* [Requirements]: Extract every line below, verbatim.

* [Data extract]:
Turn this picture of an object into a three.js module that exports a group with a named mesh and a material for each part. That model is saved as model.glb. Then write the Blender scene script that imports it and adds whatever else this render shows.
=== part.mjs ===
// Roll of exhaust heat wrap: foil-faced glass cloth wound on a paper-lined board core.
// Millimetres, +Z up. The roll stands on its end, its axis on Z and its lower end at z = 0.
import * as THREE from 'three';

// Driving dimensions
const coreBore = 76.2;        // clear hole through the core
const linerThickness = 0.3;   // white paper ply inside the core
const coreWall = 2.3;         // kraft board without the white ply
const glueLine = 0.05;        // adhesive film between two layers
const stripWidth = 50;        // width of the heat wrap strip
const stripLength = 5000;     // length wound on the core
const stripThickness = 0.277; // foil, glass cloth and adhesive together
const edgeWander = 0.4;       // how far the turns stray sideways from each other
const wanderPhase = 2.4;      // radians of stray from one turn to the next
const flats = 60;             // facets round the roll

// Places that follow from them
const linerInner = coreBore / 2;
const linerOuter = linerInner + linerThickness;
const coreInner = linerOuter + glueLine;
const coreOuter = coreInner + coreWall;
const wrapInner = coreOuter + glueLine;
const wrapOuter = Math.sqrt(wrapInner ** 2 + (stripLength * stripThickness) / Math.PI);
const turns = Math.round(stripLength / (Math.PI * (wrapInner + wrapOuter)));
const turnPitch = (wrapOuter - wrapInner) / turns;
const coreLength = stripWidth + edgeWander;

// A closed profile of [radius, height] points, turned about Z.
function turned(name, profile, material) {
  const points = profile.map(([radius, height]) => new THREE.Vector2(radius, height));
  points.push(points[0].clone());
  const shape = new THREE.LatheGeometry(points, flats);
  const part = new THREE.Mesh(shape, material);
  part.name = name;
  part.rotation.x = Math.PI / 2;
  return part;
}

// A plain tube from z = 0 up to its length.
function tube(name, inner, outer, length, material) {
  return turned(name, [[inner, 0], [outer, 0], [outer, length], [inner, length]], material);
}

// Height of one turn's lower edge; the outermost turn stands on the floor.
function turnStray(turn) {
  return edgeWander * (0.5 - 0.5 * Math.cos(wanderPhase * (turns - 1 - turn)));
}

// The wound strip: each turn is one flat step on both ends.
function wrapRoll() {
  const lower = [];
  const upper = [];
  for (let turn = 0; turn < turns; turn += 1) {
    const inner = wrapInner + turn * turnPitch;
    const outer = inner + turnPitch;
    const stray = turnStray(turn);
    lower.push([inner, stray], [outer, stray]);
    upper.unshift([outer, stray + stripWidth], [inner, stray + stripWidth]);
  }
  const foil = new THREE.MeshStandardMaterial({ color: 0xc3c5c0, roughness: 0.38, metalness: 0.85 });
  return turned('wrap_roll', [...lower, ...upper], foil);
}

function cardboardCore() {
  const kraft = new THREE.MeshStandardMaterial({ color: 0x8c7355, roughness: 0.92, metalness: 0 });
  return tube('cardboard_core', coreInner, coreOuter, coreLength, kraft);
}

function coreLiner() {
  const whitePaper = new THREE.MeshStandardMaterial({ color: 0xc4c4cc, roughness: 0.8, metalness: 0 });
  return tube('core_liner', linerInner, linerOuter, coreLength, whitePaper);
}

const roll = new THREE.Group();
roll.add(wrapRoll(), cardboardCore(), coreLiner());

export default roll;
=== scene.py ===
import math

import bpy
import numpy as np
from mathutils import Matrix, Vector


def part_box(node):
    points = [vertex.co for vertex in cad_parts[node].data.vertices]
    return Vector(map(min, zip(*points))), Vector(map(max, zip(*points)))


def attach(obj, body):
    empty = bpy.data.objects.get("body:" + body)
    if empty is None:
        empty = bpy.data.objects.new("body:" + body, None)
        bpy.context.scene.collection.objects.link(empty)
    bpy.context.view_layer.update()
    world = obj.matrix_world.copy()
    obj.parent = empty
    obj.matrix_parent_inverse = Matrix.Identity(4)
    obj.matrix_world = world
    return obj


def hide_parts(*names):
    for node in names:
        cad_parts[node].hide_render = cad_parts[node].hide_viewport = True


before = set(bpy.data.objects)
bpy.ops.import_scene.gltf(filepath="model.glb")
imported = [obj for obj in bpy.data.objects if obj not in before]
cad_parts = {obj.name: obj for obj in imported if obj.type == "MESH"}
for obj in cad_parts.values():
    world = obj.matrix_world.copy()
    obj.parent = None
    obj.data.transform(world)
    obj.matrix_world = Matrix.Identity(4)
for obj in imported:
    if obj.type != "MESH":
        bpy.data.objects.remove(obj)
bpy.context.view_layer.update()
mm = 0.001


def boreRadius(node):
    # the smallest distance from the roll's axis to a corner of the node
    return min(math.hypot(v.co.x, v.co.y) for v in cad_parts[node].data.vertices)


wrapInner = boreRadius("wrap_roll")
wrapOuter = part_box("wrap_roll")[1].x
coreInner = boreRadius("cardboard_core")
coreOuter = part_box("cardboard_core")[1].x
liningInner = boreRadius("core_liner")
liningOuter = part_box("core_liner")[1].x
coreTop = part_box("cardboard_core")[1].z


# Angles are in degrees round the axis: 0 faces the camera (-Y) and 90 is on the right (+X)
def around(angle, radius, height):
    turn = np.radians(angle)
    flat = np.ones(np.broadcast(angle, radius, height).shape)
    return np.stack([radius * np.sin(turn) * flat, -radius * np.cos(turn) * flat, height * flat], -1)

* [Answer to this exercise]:
Turn this picture of an object into a three.js module that exports a group with a named mesh and a material for each part. That model is saved as model.glb. Then write the Blender scene script that imports it and adds whatever else this render shows.
=== part.mjs ===
// Roll of exhaust heat wrap: foil-faced glass cloth wound on a paper-lined board core.
// Millimetres, +Z up. The roll stands on its end, its axis on Z and its lower end at z = 0.
import * as THREE from 'three';

// Driving dimensions
const coreBore = 76.2;        // clear hole through the core
const linerThickness = 0.3;   // white paper ply inside the core
const coreWall = 2.3;         // kraft board without the white ply
const glueLine = 0.05;        // adhesive film between two layers
const stripWidth = 50;        // width of the heat wrap strip
const stripLength = 5000;     // length wound on the core
const stripThickness = 0.277; // foil, glass cloth and adhesive together
const edgeWander = 0.4;       // how far the turns stray sideways from each other
const wanderPhase = 2.4;      // radians of stray from one turn to the next
const flats = 60;             // facets round the roll

// Places that follow from them
const linerInner = coreBore / 2;
const linerOuter = linerInner + linerThickness;
const coreInner = linerOuter + glueLine;
const coreOuter = coreInner + coreWall;
const wrapInner = coreOuter + glueLine;
const wrapOuter = Math.sqrt(wrapInner ** 2 + (stripLength * stripThickness) / Math.PI);
const turns = Math.round(stripLength / (Math.PI * (wrapInner + wrapOuter)));
const turnPitch = (wrapOuter - wrapInner) / turns;
const coreLength = stripWidth + edgeWander;

// A closed profile of [radius, height] points, turned about Z.
function turned(name, profile, material) {
  const points = profile.map(([radius, height]) => new THREE.Vector2(radius, height));
  points.push(points[0].clone());
  const shape = new THREE.LatheGeometry(points, flats);
  const part = new THREE.Mesh(shape, material);
  part.name = name;
  part.rotation.x = Math.PI / 2;
  return part;
}

// A plain tube from z = 0 up to its length.
function tube(name, inner, outer, length, material) {
  return turned(name, [[inner, 0], [outer, 0], [outer, length], [inner, length]], material);
}

// Height of one turn's lower edge; the outermost turn stands on the floor.
function turnStray(turn) {
  return edgeWander * (0.5 - 0.5 * Math.cos(wanderPhase * (turns - 1 - turn)));
}

// The wound strip: each turn is one flat step on both ends.
function wrapRoll() {
  const lower = [];
  const upper = [];
  for (let turn = 0; turn < turns; turn += 1) {
    const inner = wrapInner + turn * turnPitch;
    const outer = inner + turnPitch;
    const stray = turnStray(turn);
    lower.push([inner, stray], [outer, stray]);
    upper.unshift([outer, stray + stripWidth], [inner, stray + stripWidth]);
  }
  const foil = new THREE.MeshStandardMaterial({ color: 0xc3c5c0, roughness: 0.38, metalness: 0.85 });
  return turned('wrap_roll', [...lower, ...upper], foil);
}

function cardboardCore() {
  const kraft = new THREE.MeshStandardMaterial({ color: 0x8c7355, roughness: 0.92, metalness: 0 });
  return tube('cardboard_core', coreInner, coreOuter, coreLength, kraft);
}

function coreLiner() {
  const whitePaper = new THREE.MeshStandardMaterial({ color: 0xc4c4cc, roughness: 0.8, metalness: 0 });
  return tube('core_liner', linerInner, linerOuter, coreLength, whitePaper);
}

const roll = new THREE.Group();
roll.add(wrapRoll(), cardboardCore(), coreLiner());

export default roll;
=== scene.py ===
import math

import bpy
import numpy as np
from mathutils import Matrix, Vector


def part_box(node):
    points = [vertex.co for vertex in cad_parts[node].data.vertices]
    return Vector(map(min, zip(*points))), Vector(map(max, zip(*points)))


def attach(obj, body):
    empty = bpy.data.objects.get("body:" + body)
    if empty is None:
        empty = bpy.data.objects.new("body:" + body, None)
        bpy.context.scene.collection.objects.link(empty)
    bpy.context.view_layer.update()
    world = obj.matrix_world.copy()
    obj.parent = empty
    obj.matrix_parent_inverse = Matrix.Identity(4)
    obj.matrix_world = world
    return obj


def hide_parts(*names):
    for node in names:
        cad_parts[node].hide_render = cad_parts[node].hide_viewport = True


before = set(bpy.data.objects)
bpy.ops.import_scene.gltf(filepath="model.glb")
imported = [obj for obj in bpy.data.objects if obj not in before]
cad_parts = {obj.name: obj for obj in imported if obj.type == "MESH"}
for obj in cad_parts.values():
    world = obj.matrix_world.copy()
    obj.parent = None
    obj.data.transform(world)
    obj.matrix_world = Matrix.Identity(4)
for obj in imported:
    if obj.type != "MESH":
        bpy.data.objects.remove(obj)
bpy.context.view_layer.update()
mm = 0.001


def boreRadius(node):
    # the smallest distance from the roll's axis to a corner of the node
    return min(math.hypot(v.co.x, v.co.y) for v in cad_parts[node].data.vertices)


wrapInner = boreRadius("wrap_roll")
wrapOuter = part_box("wrap_roll")[1].x
coreInner = boreRadius("cardboard_core")
coreOuter = part_box("cardboard_core")[1].x
liningInner = boreRadius("core_liner")
liningOuter = part_box("core_liner")[1].x
coreTop = part_box("cardboard_core")[1].z


# Angles are in degrees round the axis: 0 faces the camera (-Y) and 90 is on the right (+X)
def around(angle, radius, height):
    turn = np.radians(angle)
    flat = np.ones(np.broadcast(angle, radius, height).shape)
    return np.stack([radius * np.sin(turn) * flat, -radius * np.cos(turn) * flat, height * flat], -1)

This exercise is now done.